Ranking my favorite Lucinda Williams albums

After 2007’s West, I lost interest in this once great singer-songwrier-band leader, frustrated by her lethargic yawp and the sponginess of her arrangements; but she recorded three of my favorite albums of the last thirty years. The only other album that deserves a devoted listen is 1980’s Happy Woman Blues.

1. Lucinda Williams (1988)

Although not a debut, the eponymous album has the swagger of one: a dozen songs with surefire hooks specializing in the poetry of economy, with a voice that, to use a description of one of her characters, knows where the best bars are yet hasn’t made a habit of frequenting them. From opener “I Just Wanted to See You So Bad” to future Tom Petty cover “Changed the Locks, Lucinda Williams records the fictionalized unburdening of a life mastering the complexities of getting by. Because it’s on Rough Trade the album’s been called “alternative country,” but, really, alternative to what country? Patty Loveless’ Honky Tonk Angel, released the same year, boasts a rangy cowpunk momentum too (and did I mention Dwight Yoakam?), which might explain why Loveless eventually covered Williams. My favorites: “Crescent City,” the Cajun-inflected hoedown about siblings who partied on Saturday night before the party caught up to them; and “Side of the Road,” a woman’s plea for quiet and a time to think that, because guys are stupid, must double as an assurance to the worried boyfriend.

2. Sweet Old World (1992)

Duane Jarvis and co-producer Gurf Morlix’s guitars chime and grind like early Mellencamp, put in the service of somber material, spooked by ghosts. On “Six Blocks Away” Williams sounds a verse away from collapsing into tears. Further evidence: the glistening title track, the eulogy to a sibling with rugged good looks and a helluva R&B collection and a bad attitude called “Little Angel, Little Brother,” perhaps the same one commemorated in “Crescent City.”

3. Essence (2001)

In a long-interred review for The Miami Herald, I praised Essence for being the real Time Out of Mind, and this was before learning that Tony Garnier and Charlie Sexton supplied the guitars, mixed into a soup that never congeals into TOOM’s opaque bisque: listeners, for example, can hear every lick on the outro of “Out of Touch” while Williams leaves herself room to bask in erotic abandon. And bask she does. This was the last time I believed her drawl.

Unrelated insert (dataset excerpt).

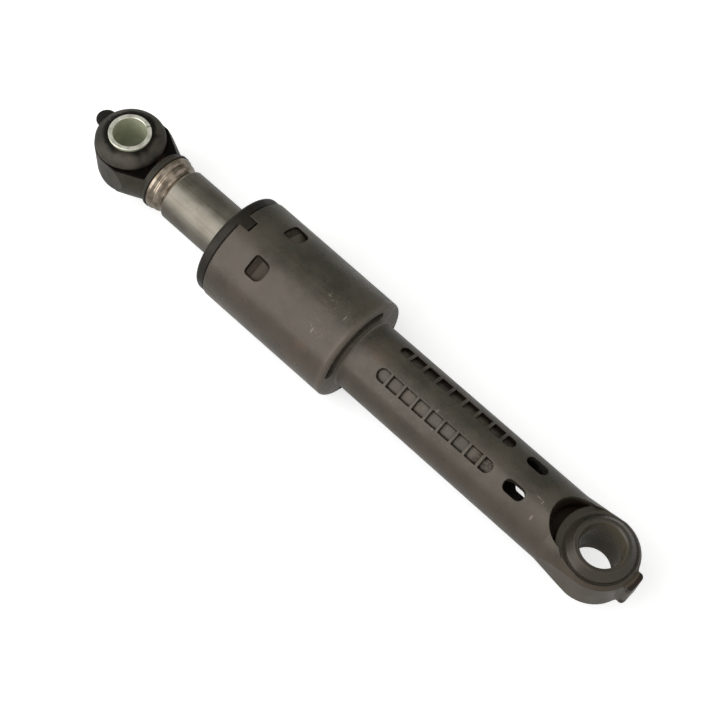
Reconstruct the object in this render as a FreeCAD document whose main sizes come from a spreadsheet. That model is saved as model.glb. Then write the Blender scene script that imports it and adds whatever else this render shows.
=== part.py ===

4. Car Wheels on a Gravel Road (1998)

This beloved album brought Williams her first sales and serious glossy interest at the moment glossies stopped mattering, but she deserved it. The fitful manner in which she recorded Car Wheels on a Gravel Road shows: some of it is masterful songwriting (the title track, “I Lost It,” “Metal Firecracker,” “Lake Charles”), another segment sits there (“Concrete and Barbed Wire,” “I Lost It,” “Right in Time”). Thanks to Car Wheels, I discovered the eponymous debut

5. World Without Tears (2003)

The material sounded convincing when I saw her open for Neil Young during the Greendale tour. Paul Westerburg’s 14 Songs was an inspiration, she said, so points for originality. She and Westerberg would care about real live bleeding fingers and broken guitar strings — they want you to share their pain. “Righteously” helps.

5 thoughts on “Ranking my favorite Lucinda Williams albums

  1. The only four album I have are here. I’m an “Essence” man, so I stopped there.

    I like her first (truly second) eponymous album. I am not a fan of either its flat production nor “Sweet Old World’s one. There are several mini-masterpieces in both, But to me, Williams found both her “lived-in”, organical sound in “Car Wheels”. A better band. And Charlie Sexton kills the axe. And her “bourbon-like” voice came late in her career. But that’s just me.
    I liked “Car Wheels” was verbose as “Essence” was spare. From what I’ve heard onwards she tried to duplicate either one of those. But “Essence” came in a down year for me (2001) so that was the soundtrack to mourn for. I had a reason to cry. I just stopped crying with the help of an album. That one is special. It reminds me of Neil Young’s “Tonight’s the Night”. Her voice cracks beautifully in “Blue”. And “Lonely Girls” circular refrain sets the tone. “Essence”, the song, put “Baby, baby” come downs to an ew level of lust/longing/plea not even Britney Spears could come close. A criminally forgotten performance that should beling in any song canon.

    1. Her vocal (and lyrics) on Essence (the song) are superb. Found the album a little one paced though but still excellent. World Without Tears for me – the standard Lucinda fair gets broken up by Righteously and Bleeding Fingers, plus Doug’s guitar is sublime.

  2. I was with you and drifted away during the latter years. Tried Where the Spirit Meets and struggled to get past her vocals.
    The last album Ghosts of Highway 20 is excellent though.